I also remember when a group of us did a day trip of 20 miles on the Jacks Fork, putting in at 12:30 pm thanks to one of the damn things! I argued that a certain river section on the Jack’s Fork was almost 20 miles and my friend with the GPS was adamant it was about 12. Since I didn’t have my map handy, I thought maybe I was confused about accesses? We put in at 12:30 and at dusk we were discussing pooling supplies to spend an unplanned night on the river. Got to the access at full dark Decided right then I’d never waste my money on a GPS! I looked at my map that night and saw it WAS over 19 miles and not 12.

The GPS will report distance “as the crow flies” unless a route is prepared on the gps. A route is a collection of waypoints, typically picked off a chart. The GPS will display, in one way or another, the distance to end point on a route, rather than “as the crow flies”

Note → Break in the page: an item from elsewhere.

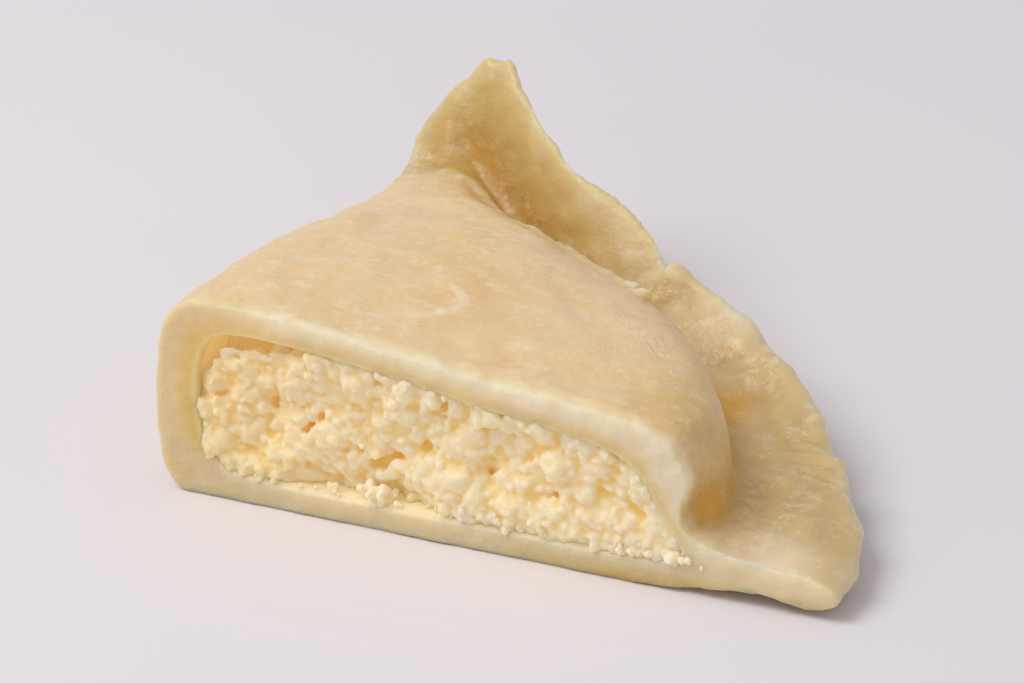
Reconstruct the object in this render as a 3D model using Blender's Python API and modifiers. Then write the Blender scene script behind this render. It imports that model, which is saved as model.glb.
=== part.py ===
"""Half of a boiled pierogi, cut across the middle with the cut standing open.

Two solids: the dough wrapper, one round of dough folded over and pinched into a flange, and the curd
filling that runs through its pocket. The cut face looks along -Y, the fold is on the -X side, the pinched
flange runs round the other side to a raised corner at the back, and +Z is up.

Both solids are lofted through sections that fan out from the fold to the rim, smoothed with Subdivision
Surface, and cut by a knife and by the table top. The sections are drawn with the fold's foot at the cut as
the origin, and the finished piece is then moved over the middle of its own base.
"""

import bmesh
import bpy
import numpy as np
from mathutils import Vector

MM = 0.001

# Driving sizes.
FOLD_REACH = 44.5 * MM  # length of the fold from the knife's cut to the raised corner
PAST_CUT = 7.0 * MM  # how far the loft runs on beyond the cut, for the knife to remove
PINCH = 35.5 * MM  # where along the fold the pocket is pinched shut
DOUGH = 2.1 * MM  # thickness of the cooked dough over the filling
DOUGH_FOLD = 2.7 * MM  # the same at the fold, where the sheet turns
DOUGH_FLOOR = 1.7 * MM  # the same under the filling, where it is pressed on the table
FLANGE = 2.2 * MM  # thickness of the two sheets pinched together
GAP = 0.3 * MM  # clearance between the filling and the dough round it
TABLE_PRESS = 0.35 * MM  # how deep the soft underside is flattened
FILLING_SET_BACK = 0.6 * MM  # the filling crumbles away from the knife
POCKET_END = 31.2 * MM  # how far along the fold the filling reaches
SLIVER = 0.03 * MM  # points closer than this after a cut are joined
FAR = 80 * MM  # well beyond the piece on every side, for the knife and the table
CENTRE = Vector((21.985 * MM, 19.530 * MM, 0))  # middle of the finished piece, at the table

# Each line below gives a size at distances along the fold, in millimetres: (distance, size or point).
FOLD_LINE = (
    (-8, (0.2, -8)),
    (0, (-0.5, 0)),
    (12, (-0.5, 12)),
    (24, (-0.1, 24)),
    (31, (0.1, 31)),
    (PINCH / MM, (-0.4, 35.6)),
    (38, (-0.7, 37.2)),
    (41, (1.0, 38.4)),
    (44.5, (4.6, 39.2)),
)
RIM_LINE = (
    (-8, (43.0, -11)),
    (0, (45.0, 0)),
    (4, (44.6, 5.5)),
    (8, (41.8, 10.6)),
    (12, (38.4, 16.2)),
    (16, (34.8, 20.6)),
    (20, (29.8, 25.2)),
    (24, (24.4, 28.4)),
    (27, (20.4, 28.9)),
    (31, (15.2, 31.9)),
    (PINCH / MM, (10.4, 34.8)),
    (38, (8.8, 36.2)),
    (41, (7.3, 37.8)),
    (44.5, (6.0, 38.8)),
)
RIM_HEIGHT = (
    (-8, 2.0),
    (0, 1.4),
    (4, 2.0),
    (8, 2.6),
    (12, 3.6),
    (16, 4.6),
    (20, 5.6),
    (24, 7.0),
    (27, 7.6),
    (31, 10.3),
    (PINCH / MM, 12.8),
    (38, 14.0),
    (41, 15.0),
    (44.5, 15.4),
)
FOLD_TOP = (
    (-8, 13.6),
    (0, 13.6),
    (12, 12.8),
    (24, 11.0),
    (31, 9.8),
    (PINCH / MM, 9.2),
    (38, 10.5),
    (41, 12.8),
    (44.5, 15.6),
)
CROWN = (
    (-8, 11.2),
    (0, 11.2),
    (12, 12.2),
    (24, 11.4),
    (31, 9.8),
    (PINCH / MM, 9.6),
    (38, 12.0),
    (41, 14.2),
    (44.5, 15.7),
)
SHOULDER = (
    (-8, 10.8),
    (0, 10.8),
    (12, 10.4),
    (24, 9.8),
    (31, 8.8),
    (PINCH / MM, 9.8),
    (38, 12.2),
    (41, 14.4),
    (44.5, 15.7),
)
POCKET_WIDTH = (
    (-8, 34.5),
    (0, 35.3),
    (4, 35.8),
    (8, 34.0),
    (16, 26.4),
    (24, 15.6),
    (31, 8.8),
    (PINCH / MM, 4.2),
    (38, 3.4),
    (41, 2.4),
    (44.5, 0.5),
)
CREASE = (
    (-8, 3.2),
    (0, 3.5),
    (8, 3.0),
    (16, 3.0),
    (24, 3.6),
    (31, 5.6),
    (PINCH / MM, 9.2),
    (38, 12.0),
    (41, 14.4),
    (44.5, 15.7),
)
UNDERSIDE = (
    (-8, 0.0),
    (0, 0.0),
    (16, 0.0),
    (24, 0.2),
    (31, 1.8),
    (PINCH / MM, 5.2),
    (38, 8.0),
    (41, 11.0),
    (44.5, 14.2),
)


def along(keys, distance):
    """The value of a keyed line at a distance along the fold, on a smooth curve through its keys."""
    at = np.array([key[0] for key in keys], float) * MM
    values = np.array([key[1] for key in keys], float) * MM
    slopes = np.gradient(values, at, axis=0)
    i = int(np.clip(np.searchsorted(at, distance) - 1, 0, len(at) - 2))
    step = at[i + 1] - at[i]
    u = (distance - at[i]) / step
    return (
        (1 + 2 * u) * (1 - u) ** 2 * values[i]
        + u * (1 - u) ** 2 * step * slopes[i]
        + u * u * (3 - 2 * u) * values[i + 1]
        + u * u * (u - 1) * step * slopes[i + 1]
    )


def section_plane(distance):
    """Where a section starts at the fold, the direction in which it runs to the rim, and its length."""
    fold = along(FOLD_LINE, distance)
    reach = along(RIM_LINE, distance) - fold
    width = float(np.hypot(*reach))
    return fold, reach / width, width


def placed(distance, outline):
    """The outline's (out, up) points as points in space."""
    fold, towards_rim, _ = section_plane(distance)
    return [(*(fold + towards_rim * out), up) for out, up in outline]


def wrapper_outline(distance):
    """The outside of the dough at one section, from the fold over the top to the rim and back underneath."""
    width = section_plane(distance)[2]
    top = float(along(FOLD_TOP, distance))
    crown = float(along(CROWN, distance))
    shoulder = float(along(SHOULDER, distance))
    crease = float(along(CREASE, distance))
    under = float(along(UNDERSIDE, distance)) - TABLE_PRESS
    rim = float(along(RIM_HEIGHT, distance))
    pocket = min(float(along(POCKET_WIDTH, distance)), 0.8 * width)
    turn = min(4.2 * MM, 0.42 * (top - under), 0.3 * pocket)
    side = min(2.6 * MM, 0.16 * pocket)
    half = FLANGE / 2
    lip = min(half, 0.3 * (width - pocket))
    middle = (pocket + width) / 2
    web = crease + 0.42 * (rim + half - crease)
    return [
        (0, (top + under) / 2),
        (0, top - 0.85 * turn),
        (0.22 * turn, top - 0.18 * turn),
        (turn, top),
        (0.36 * pocket, 0.6 * top + 0.4 * crown),
        (0.66 * pocket, crown),
        (pocket - 1.6 * side, shoulder),
        (pocket - 0.35 * side, 0.9 * shoulder + 0.1 * crease),
        (pocket + 0.15 * side, 0.45 * shoulder + 0.55 * crease),
        (pocket, crease),
        (middle, web),
        (width - lip, rim + half),
        (width, rim),
        (width - lip, rim - half),
        (middle, web - FLANGE),
        (pocket, max(under, crease - 1.5 * FLANGE)),
        (0.75 * pocket, under),
        (0.5 * pocket, under),
        (0.25 * pocket, under),
        (0.6 * turn, under),
        (0.12 * turn, under + 0.16 * turn),
        (0, under + 0.6 * turn),
    ]


def pocket_outline(distance):
    """The pocket inside the dough at one section, in the same direction round."""
    top = float(along(FOLD_TOP, distance)) - DOUGH
    crown = float(along(CROWN, distance)) - DOUGH
    shoulder = float(along(SHOULDER, distance)) - DOUGH
    pocket = float(along(POCKET_WIDTH, distance))
    floor = float(along(UNDERSIDE, distance)) + DOUGH_FLOOR
    inner = pocket - DOUGH_FOLD
    turn = min(2.8 * MM, 0.25 * inner)
    side = min(2.6 * MM, 0.14 * inner)
    low = pocket + 0.1 * side
    return [
        (DOUGH_FOLD, (top + floor) / 2),
        (DOUGH_FOLD, top - turn),
        (DOUGH_FOLD + 0.3 * turn, top - 0.25 * turn),
        (DOUGH_FOLD + turn, top),
        (DOUGH_FOLD + 0.38 * inner, 0.6 * top + 0.4 * crown),
        (DOUGH_FOLD + 0.64 * inner, crown),
        (pocket - 2.3 * side, shoulder),
        (pocket - 1.2 * side, 0.85 * shoulder + 0.15 * floor),
        (pocket - 0.85 * side, (shoulder + floor) / 2),
        (low, floor + 0.6 * MM),
        (low - 0.5 * side, floor),
        (DOUGH_FOLD + 0.64 * inner, floor),
        (DOUGH_FOLD + 0.38 * inner, floor),
        (DOUGH_FOLD + turn, floor),
        (DOUGH_FOLD + 0.2 * turn, floor + 0.2 * turn),
    ]


def drawn_in(outline, inset):
    """The outline with each of its sides moved inwards by inset."""
    points = np.array(outline)
    sides = np.roll(points, -1, axis=0) - points
    sides /= np.linalg.norm(sides, axis=1)[:, None]
    inward = np.column_stack((sides[:, 1], -sides[:, 0]))
    both = inward + np.roll(inward, 1, axis=0)
    return points + inset * 2 * both / np.maximum((both * both).sum(axis=1), 0.8)[:, None]


def loft(name, sections, smoothing):
    """One closed skin through the sections, each a ring of points, capped at both ends."""
    mesh = bmesh.new()
    rings = [[mesh.verts.new(point) for point in section] for section in sections]
    count = len(rings[0])
    for near, far in zip(rings, rings[1:]):
        for i in range(count):
            j = (i + 1) % count
            mesh.faces.new((near[i], far[i], far[j], near[j]))
    mesh.faces.new(rings[0])
    mesh.faces.new(reversed(rings[-1]))
    bmesh.ops.recalc_face_normals(mesh, faces=mesh.faces)
    data = bpy.data.meshes.new(name)
    mesh.to_mesh(data)
    mesh.free()
    loft_object = bpy.data.objects.new(name, data)
    smooth = loft_object.modifiers.new("soft form", "SUBSURF")
    smooth.levels = smoothing
    smooth.render_levels = smoothing
    return loft_object


def stations(last, count):
    """Distances along the fold, from beyond the cut to the last one."""
    return np.linspace(-PAST_CUT, last, count)


def wrapper_form():
    """The whole outside of the folded dough, before it is cut."""
    sections = [placed(d, wrapper_outline(d)) for d in stations(FOLD_REACH, 18)]
    return loft("dough_wrapper", sections, 1)


def filling_form(name, inset):
    """The filling as it fills the pocket, before it is cut."""
    distances = stations(POCKET_END, 11)
    distances[-1] -= inset
    sections = [placed(d, drawn_in(pocket_outline(d), inset)) for d in distances]
    return loft(name, sections, 1)


def block(name, low, high):
    """A plain box between two corners, used to cut with."""
    bpy.ops.mesh.primitive_cube_add(size=1)
    box = bpy.context.object
    box.name = name
    box.location = (Vector(low) + Vector(high)) / 2
    box.scale = Vector(high) - Vector(low)
    return box


def cut(target, cutter):
    """Takes the cutter's shape away from the target."""
    boolean = target.modifiers.new(f"cut by {cutter.name}", "BOOLEAN")
    boolean.operation = "DIFFERENCE"
    boolean.object = cutter


def weld(target):
    """Joins points that a cut has left almost on top of each other."""
    join = target.modifiers.new("weld", "WELD")
    join.merge_threshold = SLIVER


def material(name, colour, roughness):
    """A plain coloured surface."""
    made = bpy.data.materials.new(name)
    made.use_nodes = True
    shader = made.node_tree.nodes["Principled BSDF"]
    shader.inputs["Base Color"].default_value = (*colour, 1)
    shader.inputs["Roughness"].default_value = roughness
    shader.inputs["Metallic"].default_value = 0
    return made


def collection(name):
    """A new collection in the scene."""
    made = bpy.data.collections.new(name)
    bpy.context.scene.collection.children.link(made)
    return made


def move_to(group, *members):
    """Puts objects into one collection and takes them out of every other."""
    for member in members:
        for old in list(member.users_collection):
            old.objects.unlink(member)
        group.objects.link(member)


def main():
    for old in list(bpy.data.objects):
        bpy.data.objects.remove(old)

    wrapper = wrapper_form()
    filling = filling_form("curd_filling", GAP)
    pocket = filling_form("pocket_cutter", 0)
    knife = block("knife", (-FAR, -FAR, -FAR), (FAR, 0, FAR))
    crumbling_knife = block("knife_for_filling", (-FAR, -FAR, -FAR), (FAR, FILLING_SET_BACK, FAR))
    table = block("table", (-FAR, -FAR, -FAR), (FAR, FAR, 0))

    pierogi = collection("pierogi_half")
    cutters = collection("cutters")
    move_to(pierogi, wrapper, filling)
    move_to(cutters, pocket, knife, crumbling_knife, table)
    for cutter in cutters.objects:
        cutter.hide_render = True
        cutter.display_type = "WIRE"

    for cutter in (pocket, knife, table):
        cut(wrapper, cutter)
    cut(filling, crumbling_knife)
    weld(wrapper)
    wrapper.data.materials.append(material("boiled_dough", (0.80, 0.66, 0.38), 0.45))
    filling.data.materials.append(material("curd", (0.90, 0.80, 0.55), 0.6))

    for member in (wrapper, filling, pocket, knife, crumbling_knife, table):
        member.location -= CENTRE


main()
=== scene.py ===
"""The looks of half a boiled pierogi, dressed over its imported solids.

Both solids are replaced by finely modelled pieces of the same form. The dough skin is the wrapper's
solid, softened, rumpled and pinched. The curd is a heap of crumbs pressed together on the filling's
core, with loose crumbs on the dough floor in front of it. Lengths are in metres, written as millimetres
times MM.
"""

from types import SimpleNamespace

import bmesh
import bpy
import numpy as np
from mathutils import Matrix, Vector, noise
from mathutils.bvhtree import BVHTree


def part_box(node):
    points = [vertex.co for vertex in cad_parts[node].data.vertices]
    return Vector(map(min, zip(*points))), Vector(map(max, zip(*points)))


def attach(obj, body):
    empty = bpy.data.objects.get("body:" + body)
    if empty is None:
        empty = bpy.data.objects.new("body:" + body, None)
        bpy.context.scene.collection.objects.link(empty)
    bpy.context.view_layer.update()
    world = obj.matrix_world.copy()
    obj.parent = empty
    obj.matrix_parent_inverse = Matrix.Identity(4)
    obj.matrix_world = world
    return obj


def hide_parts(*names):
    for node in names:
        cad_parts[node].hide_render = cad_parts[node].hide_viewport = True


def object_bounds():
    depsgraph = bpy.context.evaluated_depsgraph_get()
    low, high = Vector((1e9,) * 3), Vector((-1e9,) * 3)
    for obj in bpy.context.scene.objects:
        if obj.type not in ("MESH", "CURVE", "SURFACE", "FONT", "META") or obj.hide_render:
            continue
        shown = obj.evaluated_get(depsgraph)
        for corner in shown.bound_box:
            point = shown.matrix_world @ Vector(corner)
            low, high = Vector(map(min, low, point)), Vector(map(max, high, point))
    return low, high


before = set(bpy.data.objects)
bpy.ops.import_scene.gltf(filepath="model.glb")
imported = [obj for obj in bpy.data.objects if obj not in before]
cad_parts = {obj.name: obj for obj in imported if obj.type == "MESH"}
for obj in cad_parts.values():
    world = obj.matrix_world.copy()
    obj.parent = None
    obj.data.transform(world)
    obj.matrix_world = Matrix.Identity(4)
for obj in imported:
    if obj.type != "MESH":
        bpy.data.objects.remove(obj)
cad_low, cad_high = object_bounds()

MM = 0.001
CUT = cad_low.y  # the knife's plane
FOLD = cad_low.x  # the outside of the fold

SKIN_MESH = 0.22 * MM  # size of the dough skin's faces
CORE_MESH = 0.2 * MM  # size of the faces of the curd's core
CURD_MESH = 0.11 * MM  # size of the curd's faces
LOOSE_MESH = 0.07 * MM  # size of the loose crumbs' faces
DOUGH_FLOOR = 1.75 * MM  # top of the dough under the filling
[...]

They are not mutually exclusive. Use both. Map and compass is essential. People say maps don’t have batteries and can’t break, but if you ever had a map blow away in a strong wind, never to be found again (which I have), it becomes pretty useless. Of course GPS batteries can die. That is why you bring extra. And if you find yourself in a thick fog where you can’t see shore reference points the map won’t be very helpful. My GPS has saved my bacon in foggy conditions several times. A GPS is so much handier to use in breezy conditions. A lot of the paddling maps I have are huge and ungaily to handle in normal condition. Add a stiff breeze and trying to orient it with your compass on the deck of the canoe or kayak can be really difficult. Turn on the GPS and you know excactly where you are.

Older GPS units had issues with tree cover (not usually an issue in a boat) and multipathing errors (signal bounce) in canyons and areas with cliffs or tall hills nearby. The newer ones handle those way better. If you are off, it will be a matter of 50 feet or so. Worst case perhaps 100 feet. The GPS maps can be old, but so are many paper maps. Many maps, whether paper or GPS are using USGS data that can be 20, 30+ years old. Of course you can find newer paper maps and newer GPS maps if you know where to look.